*Records for the exercise*.
>> Start
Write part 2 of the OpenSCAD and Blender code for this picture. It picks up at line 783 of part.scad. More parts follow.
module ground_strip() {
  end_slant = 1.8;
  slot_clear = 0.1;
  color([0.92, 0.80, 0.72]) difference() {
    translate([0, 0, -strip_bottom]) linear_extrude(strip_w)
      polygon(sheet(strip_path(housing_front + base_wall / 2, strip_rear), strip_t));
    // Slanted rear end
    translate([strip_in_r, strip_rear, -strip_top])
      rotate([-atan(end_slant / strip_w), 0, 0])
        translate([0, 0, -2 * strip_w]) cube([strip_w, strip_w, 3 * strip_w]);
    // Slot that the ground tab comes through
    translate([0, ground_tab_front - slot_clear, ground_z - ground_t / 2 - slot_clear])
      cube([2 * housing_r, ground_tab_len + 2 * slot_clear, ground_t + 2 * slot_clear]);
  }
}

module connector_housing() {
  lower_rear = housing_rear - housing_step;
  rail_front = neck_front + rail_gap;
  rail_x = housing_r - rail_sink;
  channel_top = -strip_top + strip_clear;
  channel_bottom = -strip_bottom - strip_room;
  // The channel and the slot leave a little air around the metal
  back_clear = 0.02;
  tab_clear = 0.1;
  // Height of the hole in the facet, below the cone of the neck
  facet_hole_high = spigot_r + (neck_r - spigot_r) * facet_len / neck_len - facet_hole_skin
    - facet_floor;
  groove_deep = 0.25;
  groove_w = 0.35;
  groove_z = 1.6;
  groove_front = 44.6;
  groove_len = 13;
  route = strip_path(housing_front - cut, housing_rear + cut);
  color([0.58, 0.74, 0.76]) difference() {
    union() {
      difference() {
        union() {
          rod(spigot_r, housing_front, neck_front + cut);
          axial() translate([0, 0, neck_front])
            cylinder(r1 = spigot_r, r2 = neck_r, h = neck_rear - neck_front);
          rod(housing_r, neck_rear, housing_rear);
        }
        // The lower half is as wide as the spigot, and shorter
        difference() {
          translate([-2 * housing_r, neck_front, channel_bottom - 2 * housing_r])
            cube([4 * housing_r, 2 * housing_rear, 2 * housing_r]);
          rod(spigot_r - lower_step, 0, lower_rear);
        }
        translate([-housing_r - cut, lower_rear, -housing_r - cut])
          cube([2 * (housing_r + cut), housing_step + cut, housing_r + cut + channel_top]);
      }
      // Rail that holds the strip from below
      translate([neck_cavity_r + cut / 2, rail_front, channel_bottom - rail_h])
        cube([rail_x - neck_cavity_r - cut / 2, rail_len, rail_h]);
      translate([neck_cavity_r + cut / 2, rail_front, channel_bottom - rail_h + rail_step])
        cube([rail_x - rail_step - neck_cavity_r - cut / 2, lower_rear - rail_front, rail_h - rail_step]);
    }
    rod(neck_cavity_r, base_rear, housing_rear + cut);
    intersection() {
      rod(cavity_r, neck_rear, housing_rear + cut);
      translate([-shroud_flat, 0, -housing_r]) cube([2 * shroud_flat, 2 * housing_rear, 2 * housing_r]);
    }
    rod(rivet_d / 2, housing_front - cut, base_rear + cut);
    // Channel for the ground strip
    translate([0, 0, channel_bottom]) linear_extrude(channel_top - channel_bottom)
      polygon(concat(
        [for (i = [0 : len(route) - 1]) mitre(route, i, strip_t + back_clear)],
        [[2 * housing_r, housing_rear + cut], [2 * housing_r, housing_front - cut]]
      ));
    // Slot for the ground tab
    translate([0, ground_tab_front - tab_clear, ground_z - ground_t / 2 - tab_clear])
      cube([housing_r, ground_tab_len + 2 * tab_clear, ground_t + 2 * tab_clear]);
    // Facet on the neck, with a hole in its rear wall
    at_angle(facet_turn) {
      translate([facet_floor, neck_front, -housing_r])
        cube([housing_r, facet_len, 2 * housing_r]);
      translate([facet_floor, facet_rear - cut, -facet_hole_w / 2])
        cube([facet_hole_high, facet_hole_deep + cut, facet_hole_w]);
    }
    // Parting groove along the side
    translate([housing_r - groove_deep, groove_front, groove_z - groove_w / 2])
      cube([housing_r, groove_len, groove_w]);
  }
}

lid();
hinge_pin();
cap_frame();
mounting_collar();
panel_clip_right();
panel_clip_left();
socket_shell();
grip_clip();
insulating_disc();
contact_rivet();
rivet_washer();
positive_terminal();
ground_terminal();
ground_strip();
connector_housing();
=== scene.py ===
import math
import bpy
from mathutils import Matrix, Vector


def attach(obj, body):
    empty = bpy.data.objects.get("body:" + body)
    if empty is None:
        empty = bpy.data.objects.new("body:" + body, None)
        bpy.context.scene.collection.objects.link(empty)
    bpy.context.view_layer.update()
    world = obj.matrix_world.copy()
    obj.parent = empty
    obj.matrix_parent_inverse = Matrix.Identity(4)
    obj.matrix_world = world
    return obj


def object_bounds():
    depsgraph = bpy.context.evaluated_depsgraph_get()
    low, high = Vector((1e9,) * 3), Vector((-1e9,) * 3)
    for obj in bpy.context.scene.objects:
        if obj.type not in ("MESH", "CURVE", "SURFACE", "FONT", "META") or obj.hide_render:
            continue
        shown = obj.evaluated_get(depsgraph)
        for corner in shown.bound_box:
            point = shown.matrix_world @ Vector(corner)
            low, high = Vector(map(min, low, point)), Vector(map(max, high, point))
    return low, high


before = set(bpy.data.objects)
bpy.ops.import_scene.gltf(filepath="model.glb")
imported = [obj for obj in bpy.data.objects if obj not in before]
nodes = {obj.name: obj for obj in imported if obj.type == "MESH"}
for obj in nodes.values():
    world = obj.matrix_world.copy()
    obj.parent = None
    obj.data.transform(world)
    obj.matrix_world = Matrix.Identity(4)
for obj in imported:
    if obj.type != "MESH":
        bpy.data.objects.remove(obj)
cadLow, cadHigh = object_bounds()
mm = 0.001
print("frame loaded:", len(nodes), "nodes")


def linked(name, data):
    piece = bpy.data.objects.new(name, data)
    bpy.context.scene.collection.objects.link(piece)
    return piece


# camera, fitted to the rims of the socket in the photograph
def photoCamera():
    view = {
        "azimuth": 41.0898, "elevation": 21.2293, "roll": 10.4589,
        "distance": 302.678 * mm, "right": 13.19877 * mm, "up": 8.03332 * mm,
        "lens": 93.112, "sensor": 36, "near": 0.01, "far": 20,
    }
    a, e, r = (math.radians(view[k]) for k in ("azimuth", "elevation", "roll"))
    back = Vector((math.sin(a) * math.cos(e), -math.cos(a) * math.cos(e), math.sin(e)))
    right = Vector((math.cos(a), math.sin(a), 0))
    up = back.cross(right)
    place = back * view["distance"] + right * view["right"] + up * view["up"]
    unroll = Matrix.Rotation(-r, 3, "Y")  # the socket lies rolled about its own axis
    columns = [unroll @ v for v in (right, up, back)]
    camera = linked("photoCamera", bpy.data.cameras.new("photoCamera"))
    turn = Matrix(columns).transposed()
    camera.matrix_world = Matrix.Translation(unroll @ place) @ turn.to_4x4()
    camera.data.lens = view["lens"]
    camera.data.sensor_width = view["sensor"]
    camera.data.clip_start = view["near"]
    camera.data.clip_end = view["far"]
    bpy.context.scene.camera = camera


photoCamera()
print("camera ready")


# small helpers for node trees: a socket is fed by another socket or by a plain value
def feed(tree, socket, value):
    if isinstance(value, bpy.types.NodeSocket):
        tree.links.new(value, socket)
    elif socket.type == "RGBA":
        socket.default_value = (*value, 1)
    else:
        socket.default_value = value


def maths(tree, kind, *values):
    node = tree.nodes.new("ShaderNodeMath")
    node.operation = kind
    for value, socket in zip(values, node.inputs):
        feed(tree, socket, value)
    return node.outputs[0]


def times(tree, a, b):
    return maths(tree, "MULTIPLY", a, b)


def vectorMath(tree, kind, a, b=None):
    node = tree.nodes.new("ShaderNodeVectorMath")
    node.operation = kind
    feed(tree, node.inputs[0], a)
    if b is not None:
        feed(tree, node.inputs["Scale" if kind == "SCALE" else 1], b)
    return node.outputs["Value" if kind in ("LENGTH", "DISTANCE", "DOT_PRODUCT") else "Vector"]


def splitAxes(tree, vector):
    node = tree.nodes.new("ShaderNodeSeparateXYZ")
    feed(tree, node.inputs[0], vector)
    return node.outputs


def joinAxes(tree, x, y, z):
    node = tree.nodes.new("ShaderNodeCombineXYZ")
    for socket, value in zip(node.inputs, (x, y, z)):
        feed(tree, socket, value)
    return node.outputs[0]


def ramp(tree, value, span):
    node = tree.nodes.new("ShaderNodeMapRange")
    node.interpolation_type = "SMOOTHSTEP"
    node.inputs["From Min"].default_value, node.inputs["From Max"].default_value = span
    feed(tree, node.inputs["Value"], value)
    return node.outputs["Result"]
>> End
>> Start
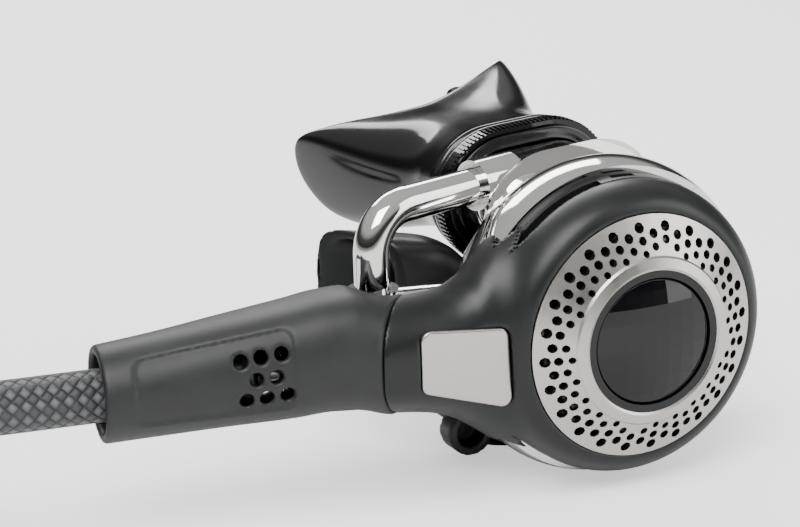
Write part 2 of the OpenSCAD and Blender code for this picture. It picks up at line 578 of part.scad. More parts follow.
>> End
>> Start
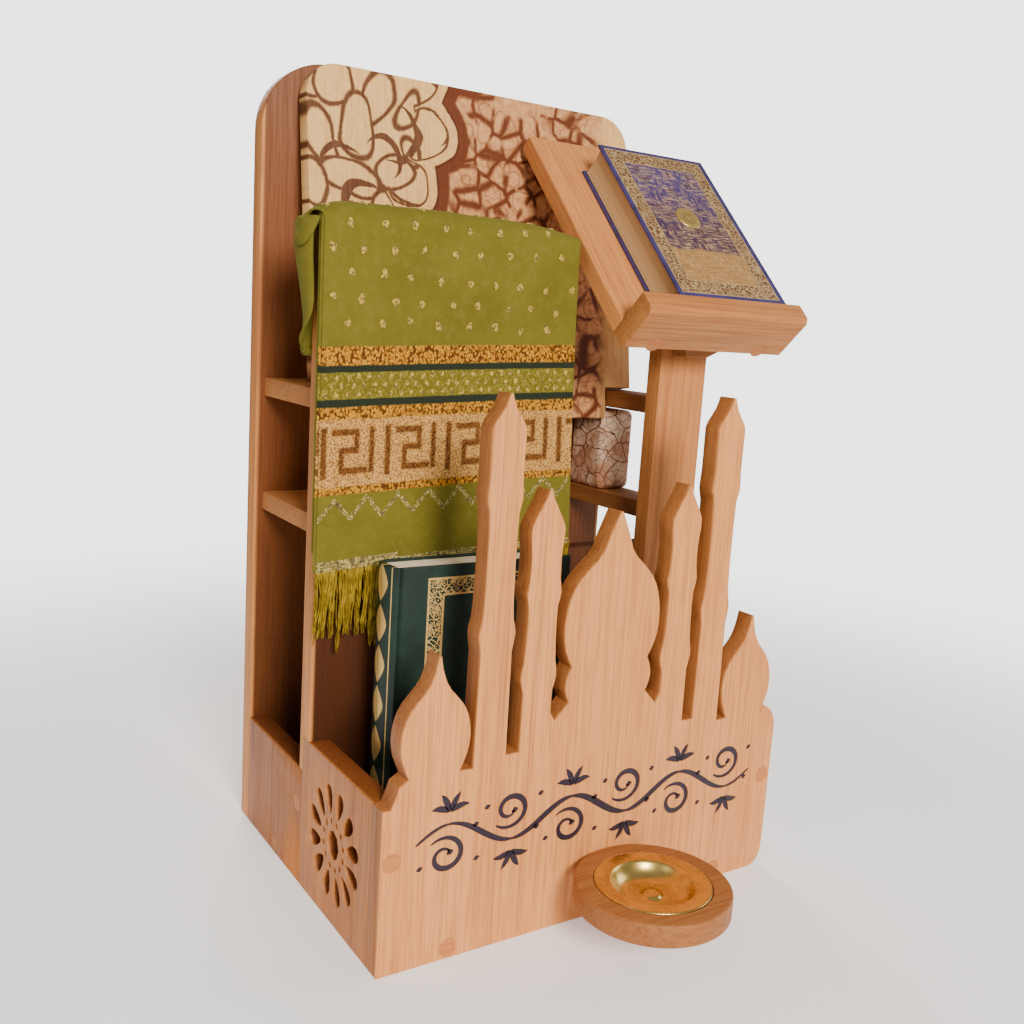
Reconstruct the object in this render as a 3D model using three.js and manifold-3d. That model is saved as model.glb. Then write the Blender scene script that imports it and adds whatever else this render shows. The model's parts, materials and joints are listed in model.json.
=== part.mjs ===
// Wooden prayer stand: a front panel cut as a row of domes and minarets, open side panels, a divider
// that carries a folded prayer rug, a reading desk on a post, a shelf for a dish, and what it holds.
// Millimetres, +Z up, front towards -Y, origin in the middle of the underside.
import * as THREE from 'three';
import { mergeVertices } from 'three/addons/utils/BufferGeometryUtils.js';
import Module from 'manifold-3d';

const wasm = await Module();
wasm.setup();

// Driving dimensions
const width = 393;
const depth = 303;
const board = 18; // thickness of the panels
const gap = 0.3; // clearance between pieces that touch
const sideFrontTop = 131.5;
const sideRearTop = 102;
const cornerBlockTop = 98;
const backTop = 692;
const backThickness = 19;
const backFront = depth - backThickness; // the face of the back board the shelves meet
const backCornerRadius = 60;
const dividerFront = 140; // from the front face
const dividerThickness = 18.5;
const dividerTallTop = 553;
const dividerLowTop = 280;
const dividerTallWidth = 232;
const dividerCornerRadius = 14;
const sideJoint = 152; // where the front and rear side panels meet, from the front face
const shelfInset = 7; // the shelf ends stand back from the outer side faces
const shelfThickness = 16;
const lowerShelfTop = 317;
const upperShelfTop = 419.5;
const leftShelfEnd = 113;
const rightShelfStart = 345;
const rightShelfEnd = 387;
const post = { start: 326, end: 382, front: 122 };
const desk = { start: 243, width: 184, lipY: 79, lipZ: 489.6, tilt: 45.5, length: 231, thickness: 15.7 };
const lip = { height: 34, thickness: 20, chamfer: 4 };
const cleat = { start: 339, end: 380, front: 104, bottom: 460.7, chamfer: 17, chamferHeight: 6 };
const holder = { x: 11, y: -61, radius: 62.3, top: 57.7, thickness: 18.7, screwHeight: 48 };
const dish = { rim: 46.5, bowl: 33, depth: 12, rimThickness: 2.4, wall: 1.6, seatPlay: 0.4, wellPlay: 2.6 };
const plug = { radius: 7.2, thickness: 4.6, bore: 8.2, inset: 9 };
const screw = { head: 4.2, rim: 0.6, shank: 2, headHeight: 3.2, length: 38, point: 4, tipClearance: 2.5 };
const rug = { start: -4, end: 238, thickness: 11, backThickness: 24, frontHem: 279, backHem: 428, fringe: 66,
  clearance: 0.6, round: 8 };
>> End
*The problem*.
Only the lines from the one containing "point = shown.matrix_world" through the one containing "return piece" are to be retyped, both boundary lines included, with no other material.

*Answer for this exercise*.
            point = shown.matrix_world @ Vector(corner)
            low, high = Vector(map(min, low, point)), Vector(map(max, high, point))
    return low, high


before = set(bpy.data.objects)
bpy.ops.import_scene.gltf(filepath="model.glb")
imported = [obj for obj in bpy.data.objects if obj not in before]
nodes = {obj.name: obj for obj in imported if obj.type == "MESH"}
for obj in nodes.values():
    world = obj.matrix_world.copy()
    obj.parent = None
    obj.data.transform(world)
    obj.matrix_world = Matrix.Identity(4)
for obj in imported:
    if obj.type != "MESH":
        bpy.data.objects.remove(obj)
cadLow, cadHigh = object_bounds()
mm = 0.001
print("frame loaded:", len(nodes), "nodes")


def linked(name, data):
    piece = bpy.data.objects.new(name, data)
    bpy.context.scene.collection.objects.link(piece)
    return piece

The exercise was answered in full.